Take a loan officer working with one of O’Brien’s clients, for example. Only at the last minute did the officer reveal that he would have to bring additional cash to the closing table equal to 15 percent of the property’s sales price.

Honesty has also apparently been an issue with some loan officers.

Valencia, California-based Realtor Jean Sehic had constantly asked for progress reports from a loan officer assigned to the loan of a buyer under contract to purchase her client’s home. She was repeatedly assured everything was fine, despite two extensions.
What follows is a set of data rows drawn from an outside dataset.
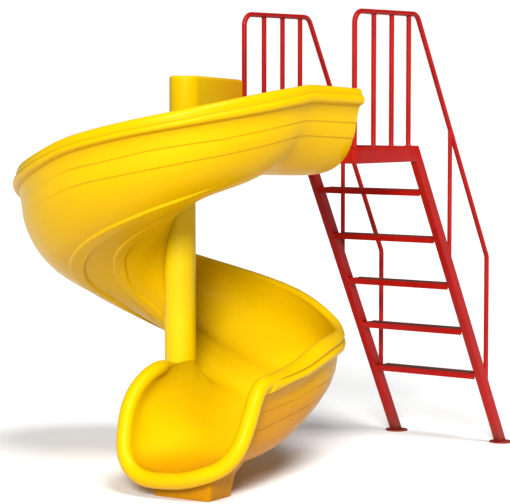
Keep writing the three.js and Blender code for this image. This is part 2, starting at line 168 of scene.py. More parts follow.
class Finish(Graph):
    def __init__(self, name, fixed):
        self.material = bpy.data.materials.new(name)
        super().__init__(self.material, "Principled BSDF", fixed)

    def place(self):
        return self.node("ShaderNodeTexCoord", {}, {}, "Object")

    def noise(self, scale, detail=3.0, rough=0.55, stretch=(1.0, 1.0, 1.0)):
        vector = self.place()
        if stretch != (1.0, 1.0, 1.0):
            vector = self.node("ShaderNodeVectorMath", {"operation": "MULTIPLY"}, {0: vector, 1: stretch})
        return self.node("ShaderNodeTexNoise", {}, {
            "Vector": vector, "Scale": scale, "Detail": detail, "Roughness": rough}, "Fac")

    def attribute(self, name):
        return self.node("ShaderNodeAttribute", {"attribute_name": name}, {}, "Fac")

    def height_of(self, vector):
        return self.node("ShaderNodeSeparateXYZ", {}, {0: vector}, "Z")

    def upward(self):
        return self.height_of(self.node("ShaderNodeNewGeometry", {}, {}, "Normal"))

    def splash(self):
        """Dirt that rain throws up from the ground, for the lowest few centimetres."""
        near_ground = 1.0 - self.height_of(self.place()).between(0.0, SPLASH_HEIGHT)
        return near_ground * (0.45 + 0.55 * self.noise(24.0, 4.0).between(0.35, 0.65))

    def mixed(self, factor, low, high):
        """Mix of two colours, each three numbers or a wire."""
        low, high = ((*side, 1.0) if isinstance(side, tuple) else side for side in (low, high))
        return self.node("ShaderNodeMix", {"data_type": "RGBA"}, {"Factor": factor, 6: low, 7: high}, 2)

    def layered(self, base, *layers):
        """A colour with others laid over it, each through its own mask."""
        for mask, stain in layers:
            base = self.mixed(mask, base, stain)
        return base

    def bump(self, height, strength, distance, under=None):
        sockets = {"Height": height, "Strength": strength, "Distance": distance}
        if under:
            sockets["Normal"] = under
        return self.node("ShaderNodeBump", {}, sockets, "Normal")


# %% [markdown]
# Yellow gelcoat
#
# The trough is moulded glass fibre. Its outside is gelcoat, a pigmented resin that copies the
# polish of the mould. Close up it has a faint orange-peel and slow waves from the fibre mat
# underneath. Undersides are given a deeper, more orange yellow: that is painted shade.
# Three attributes painted on the mesh help: one darkens grooves, laps and corners, which is
# painted shade, one marks where people slide and polish the bed, and one darkens the outside
# low down, the block and the entry wall, which is painted shade, and the exit's bed, which is
# painted shade with some dust.

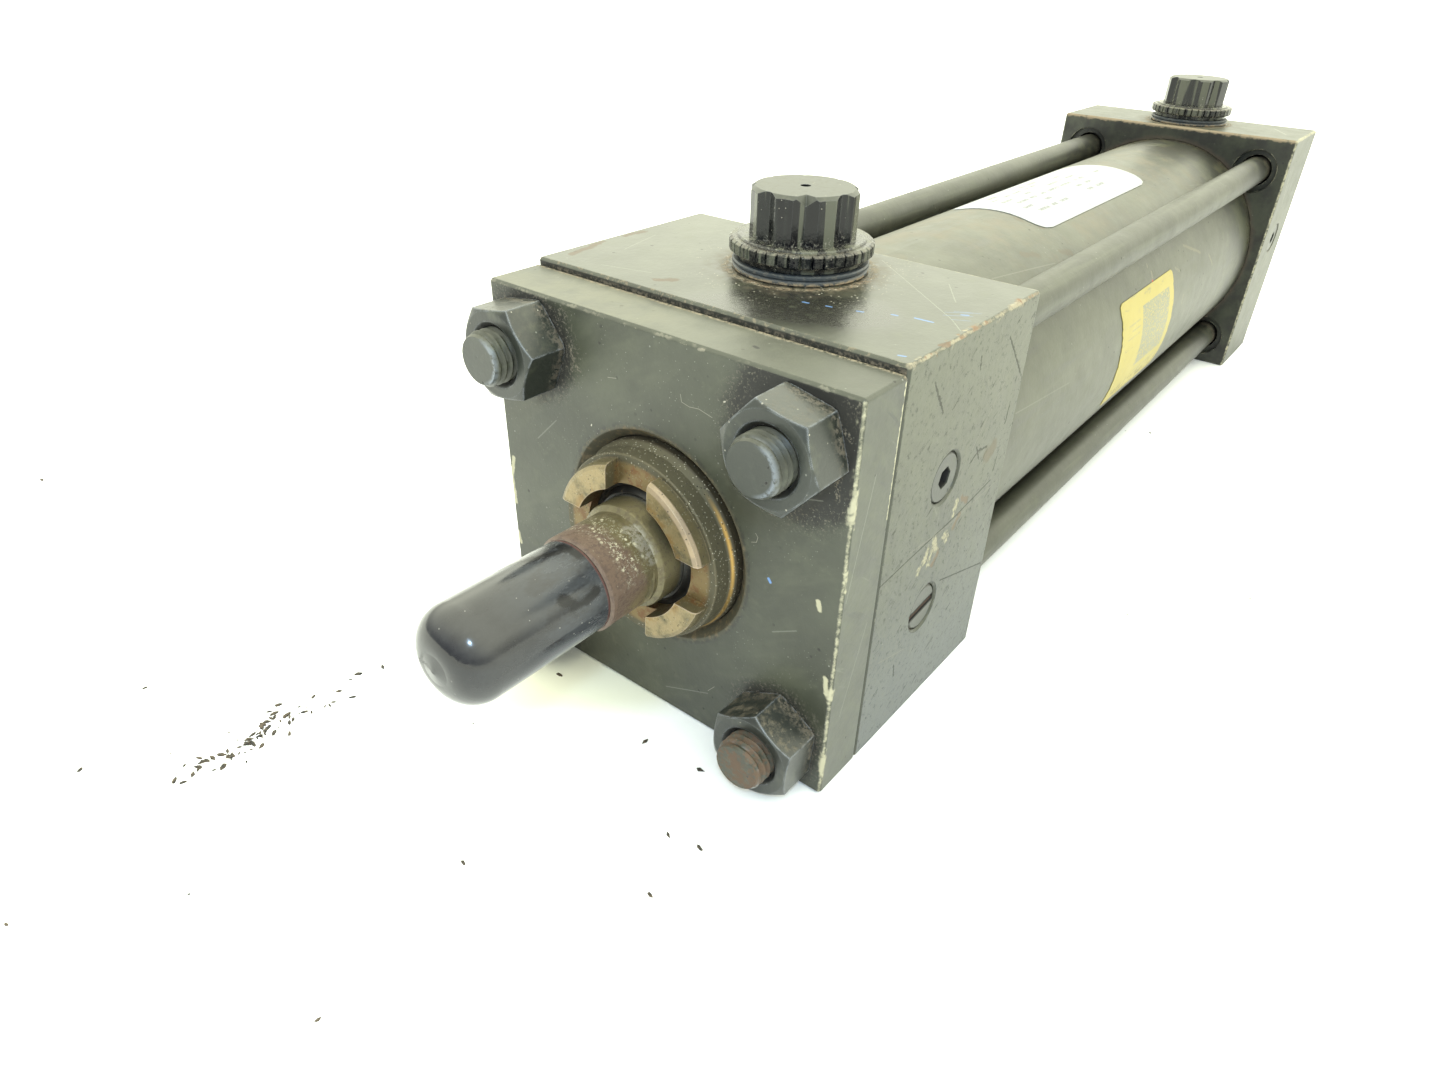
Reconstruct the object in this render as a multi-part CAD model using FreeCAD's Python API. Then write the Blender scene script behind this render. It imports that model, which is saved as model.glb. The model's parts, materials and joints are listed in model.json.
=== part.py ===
"""Tie-rod pneumatic cylinder, 50.8 mm bore, with cushions, port plugs and a rod-thread protector.

Millimetres.  The origin is where the rod axis meets the front face of the retainer plate.
+X points out of the rod end, +Z points up through the ports, +Y is the side of the cushion needles.
"""
import FreeCAD, Part
import math
import os

INCH = 25.4

# Blocks.
block_side = 2.5 * INCH
block_rise = 0.5                      # the head and cap blocks sit this much above the rod axis
head_length = 1.5 * INCH
cap_length = 1.0 * INCH
plate_thickness = 0.375 * INCH
plate_height = 62.4
edge_break = 0.4

# Tube.
tube_outer_r = 1.125 * INCH
tube_inner_r = 1.0 * INCH
tube_visible_length = 172.0
tube_seat_depth = 2.4
tube_seal_thickness = 0.85
tube_groove_gap = 0.075
tube_seal_gap = 0.05

# Tie rods and their nuts.
tie_rod_offset = 23.5                 # each tie rod stands this far from the rod axis in Y and in Z
tie_rod_shank_r = 3.6
tie_rod_thread_r = 3.97
tie_rod_hole_r = 4.1
tie_rod_thread_depth = 8.0            # the rolled thread runs this far into each block
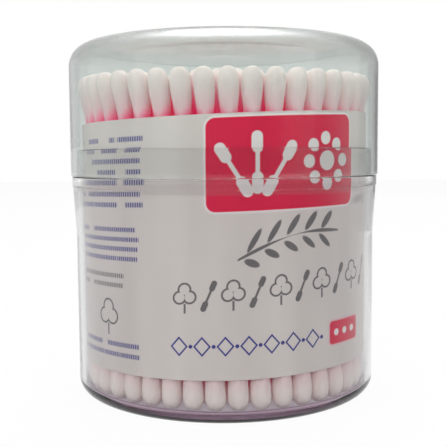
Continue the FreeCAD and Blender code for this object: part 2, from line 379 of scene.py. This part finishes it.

“… something wasn’t right so I called the lenders boss and found out the the loan had been sitting in a desk drawer and no one even started the loan!!!!,” Sehic said.

Sacramento, California-based Realtor Dan Herbert recently discovered that a loan officer had lied about a buyer’s pre-approval and loan status throughout the 60-plus days the buyer had been under contract to purchase a home.

Perhaps agents should sometimes spend more time vetting the lenders they recommend to buyers.

Emmy Byrne, a Saint Paul, Minnesota-based Realtor, said a loan officer hadn’t prequalified a buyer and lied throughout the closing process.

“I asked buyers agent where she got this lender — are you ready? — he was her UBER driver,” she said. “Gave her his card and the rest is history. My seller is keeping the earnest money.”

7. Sellers

Homesellers can kill deals in myriad ways. Some are more aggravating or nonsensical than others.

For example, left by a listing agent to fax an accepted offer, a seller faxed the blank backside of the offer so that only a white page arrived. The buyer never received the offer, said Canadian Realtor Marianne Bournes.

Some agents said they’ve dealt with sellers who forgot to mention they didn’t have Social Security numbers, which apparently can muck up the paperwork situation.

Honesty can also be a problem. Realtor Katie Larson in Long Beach, California, said one homeowner selling a home as a for-sale-by-owner (FSBO) listing lied about a bankruptcy settlement, and the mortgage amount and homeowners association (HOA) fees he owed — which were higher than the home’s contracted sales price.